Salty Taste In Mouth

The Truth Behind that Salty Taste in Your Mouth

Do you have a salty taste in your mouth?  Does it drive you crazy because you not only taste salt every time you eat, but do not know where in the world it came from? If so, then this article will be a great service to you.  A salty taste in your mouth is unpleasant and annoying, and can make anyone want to seek out a solution as soon as possible.  While no one is always completely sure about what causes the salty taste, there are several probable explanations that may help you resolve your condition in a satisfactory manner.

First, let us examine the symptoms of a salty taste in your mouth.  The first (and obvious) symptom is – you guessed it – a salty taste.  The taste will be bitter and will not be quite the same taste as you get with morning breath, so do not confuse the two.  Some have also reported that their lips became salty as well, like they were tasting sweat – and as anyone who has ever exercised knows, sweat does not taste pleasant.  The second symptom that frequently accompanies the salty taste is a dry mouth.  If you have a salty taste and a dry mouth, then the solution to your condition may be relatively simple.

Any time you have a dry mouth, you are dehydrated.  A dry mouth plus thirst is the way that your body informs you of the need to take in liquids.  Therefore, if you have a salty taste in your mouth and you have a dry mouth, you should begin to regularly consume liquids, such as water and juices.  Try to stay away from any drink with a lot of additives, like soda.  You should drink no more than 1 quart of water an hour, and should shoot for 8 quarts over the course of a day.

If this is not the case with you, then there are a few more possible causes of your affliction. The first is another fairly obvious one (although not as clear as the one above): poor dental hygiene.  If you do not regularly brush your teeth and your tongue, then you could develop deposits on your teeth and gums that can result in a salty taste.  Therefore, brushing your teeth regularly and taking good care of your mouth is crucial in not only getting rid of salty tastes, but in keeping your mouth as healthy as possible.

Another possible cause of the salty taste could be infection, specifically an infection of the sinuses.  When your sinuses become infected, your body responds with white blood cells. Mucus also starts to gather (as anyone who has ever been congested knows).  This mucus can drip down or move into your mouth, resulting in not only bad breath, but a taste that many have described as salty.  If this is the case, then you should treat the infection with antibiotics from your doctor, if it is bacterial in nature. The salty taste should go away once the sinusitis disappears.
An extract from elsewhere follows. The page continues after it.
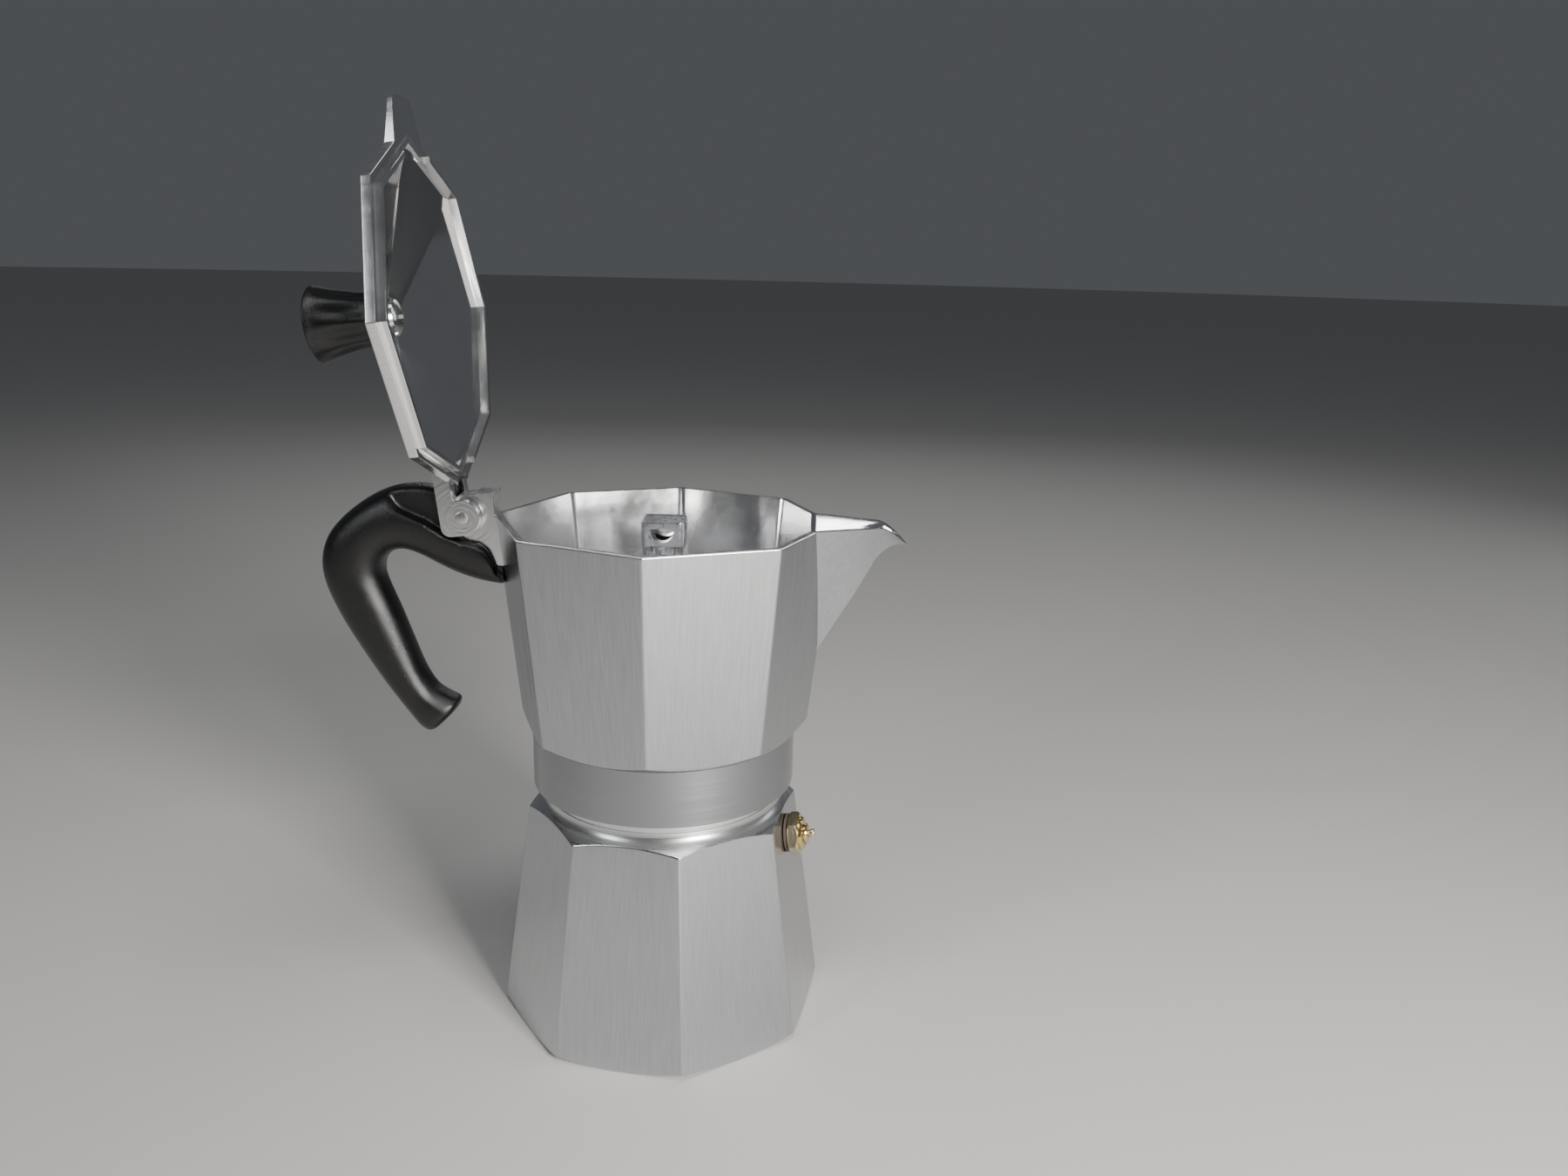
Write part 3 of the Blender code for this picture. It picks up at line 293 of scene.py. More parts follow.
# ---- finishes --------------------------------------------------------------------------------------
def linear(colour):
    """An sRGB hex colour as linear red, green and blue."""
    values = [int(colour[i : i + 2], 16) / 255 for i in (1, 3, 5)]
    return tuple(v / 12.92 if v <= 0.04045 else ((v + 0.055) / 1.055) ** 2.4 for v in values)


def add_node(tree, kind, settings=None, inputs=None):
    """A node with its settings, and its inputs given as values or as sockets to link."""
    node = tree.nodes.new(kind)
    for name, value in (settings or {}).items():
        setattr(node, name, value)
    for name, value in (inputs or {}).items():
        if isinstance(value, bpy.types.NodeSocket):
            tree.links.new(value, node.inputs[name])
        else:
            node.inputs[name].default_value = value
    return node


def start_finish(name, colour, metallic, roughness):
    """A material with its shader's own numbers set; returns it with its tree and shader."""
    material = bpy.data.materials.new(name)
    material.use_nodes = True
    material.diffuse_color = (*colour, 1.0)
    tree = material.node_tree
    shader = tree.nodes["Principled BSDF"]
    shader.inputs["Base Color"].default_value = (*colour, 1.0)
    shader.inputs["Metallic"].default_value = metallic
    shader.inputs["Roughness"].default_value = roughness
    return material, tree, shader


def vary(tree, shader, colour, tone_pattern, tones, roughness, gloss_pattern, glosses):
    """Lets patterns change a surface's tone and its gloss.

    tones and glosses are shares of the colour and the roughness, at the low and high end of a pattern.
    """
    dark, light = ([min(1.0, c * share) for c in colour] for share in tones)
    mixed = add_node(
        tree,
        "ShaderNodeMix",
        {"data_type": "RGBA"},
        {0: tone_pattern, 6: (*dark, 1.0), 7: (*light, 1.0)},
    ).outputs[2]
    gloss = add_node(
        tree,
        "ShaderNodeMapRange",
        inputs={
            "Value": gloss_pattern,
            "From Min": 0.3,
            "From Max": 0.7,
            "To Min": roughness * glosses[0],
            "To Max": roughness * glosses[1],
        },
    ).outputs["Result"]
    tree.links.new(mixed, shader.inputs["Base Color"])
    tree.links.new(gloss, shader.inputs["Roughness"])


def wear(tree, shader, colour, roughness, patch_mm, tone_share, gloss_share):
    """Slow, uneven changes of tone and gloss, as handling and oxide leave them."""
    place = add_node(tree, "ShaderNodeTexCoord").outputs["Object"]
    patches = add_node(
        tree,
        "ShaderNodeTexNoise",
        inputs={"Vector": place, "Scale": 1 / (patch_mm * MM), "Detail": 5.0, "Roughness": 0.62},
    ).outputs["Fac"]
    tones = (1 - tone_share, 1 + tone_share)
    glosses = (1 - gloss_share, 1 + gloss_share)
    vary(tree, shader, colour, patches, tones, roughness, patches, glosses)


def unevenness(tree, shader, size_mm, depth_mm, detail, roughness):
    """Bumps of one size all over a surface."""
    place = add_node(tree, "ShaderNodeTexCoord").outputs["Object"]
    bumps = add_node(
        tree,
        "ShaderNodeTexNoise",
        inputs={"Vector": place, "Scale": 1 / (size_mm * MM), "Detail": detail, "Roughness": roughness},
    ).outputs["Fac"]
    bump = add_node(tree, "ShaderNodeBump", inputs={"Height": bumps, "Distance": depth_mm * MM})
    tree.links.new(bump.outputs[0], shader.inputs["Normal"])


def brushed_aluminium(name, colour, roughness, taper=0.0, centre_mm=0.0, line_mm=0.4, depth_mm=0.02):
    """Cast aluminium, belt-brushed up and down its facets: soft grey with fine upright lines.

    taper is how fast the body widens upwards, as a share of its width at the base per metre, so that the
    lines follow the leaning facets. The real lines are about 0.1 mm apart; they are drawn coarser to show.
    """
    material, tree, shader = start_finish(name, colour, 1.0, roughness)
    place = add_node(tree, "ShaderNodeTexCoord").outputs["Object"]
    centre = (centre_mm * MM, 0.0, 0.0)
    from_centre = add_node(tree, "ShaderNodeVectorMath", {"operation": "SUBTRACT"}, {0: place, 1: centre})
    axes = add_node(tree, "ShaderNodeSeparateXYZ", inputs={0: from_centre.outputs[0]}).outputs
    width = add_node(
        tree, "ShaderNodeMath", {"operation": "MULTIPLY_ADD"}, {0: axes["Z"], 1: taper, 2: 1.0}
    ).outputs[0]
    across = [
        add_node(tree, "ShaderNodeMath", {"operation": "DIVIDE"}, {0: axes[axis], 1: width}).outputs[0]
        for axis in ("X", "Y")
    ]
    upright = add_node(
        tree, "ShaderNodeCombineXYZ", inputs={0: across[0], 1: across[1], 2: axes["Z"]}
    ).outputs[0]
    scale = 1 / (line_mm * MM)
    patterns = []
    for wide, long, detail in ((1, 30, 2.0), (7, 160, 3.0)):
        stretch = (scale / wide, scale / wide, scale / long)
        stretched = add_node(
            tree, "ShaderNodeVectorMath", {"operation": "MULTIPLY"}, {0: upright, 1: stretch}
        ).outputs[0]
        inputs = {"Vector": stretched, "Scale": 1.0, "Detail": detail}
        patterns.append(add_node(tree, "ShaderNodeTexNoise", inputs=inputs).outputs["Fac"])
    fine, broad = patterns
    vary(tree, shader, colour, fine, (0.8, 1.2), roughness, broad, (0.8, 1.2))
    bump = add_node(tree, "ShaderNodeBump", inputs={"Height": fine, "Distance": depth_mm * MM})
    tangent = add_node(tree, "ShaderNodeTangent", {"direction_type": "RADIAL", "axis": "Z"})
    shader.inputs["Anisotropic"].default_value = 0.25
    tree.links.new(tangent.outputs[0], shader.inputs["Tangent"])
    tree.links.new(bump.outputs[0], shader.inputs["Normal"])
    return material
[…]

The final possible cause of a salty taste in your mouth is a salivary gland disease.  Your saliva coats your mouth to clean it and aid in processing your food.  Problems with the salivary glands (located under your jaw) can result in a myriad of complications, possibly including a salty taste. Sjogren's syndrome, for example, causes your body to dry in several places – including your mouth.  Mumps may also cause problems with your salivary glands.  Or, they could just become infected by a virus or bacteria.  You should consult your physician in order to gauge if this is true for you.

In conclusion, a salty taste that is present in your mouth can be quite bothersome and often ruins people's enjoyment of food.  There are a variety of causes for this condition, ranging from the simple to the more serious.  I recommend and encourage anyone who has a salty taste to go a trained physician for a more thorough diagnosis and treatment plan.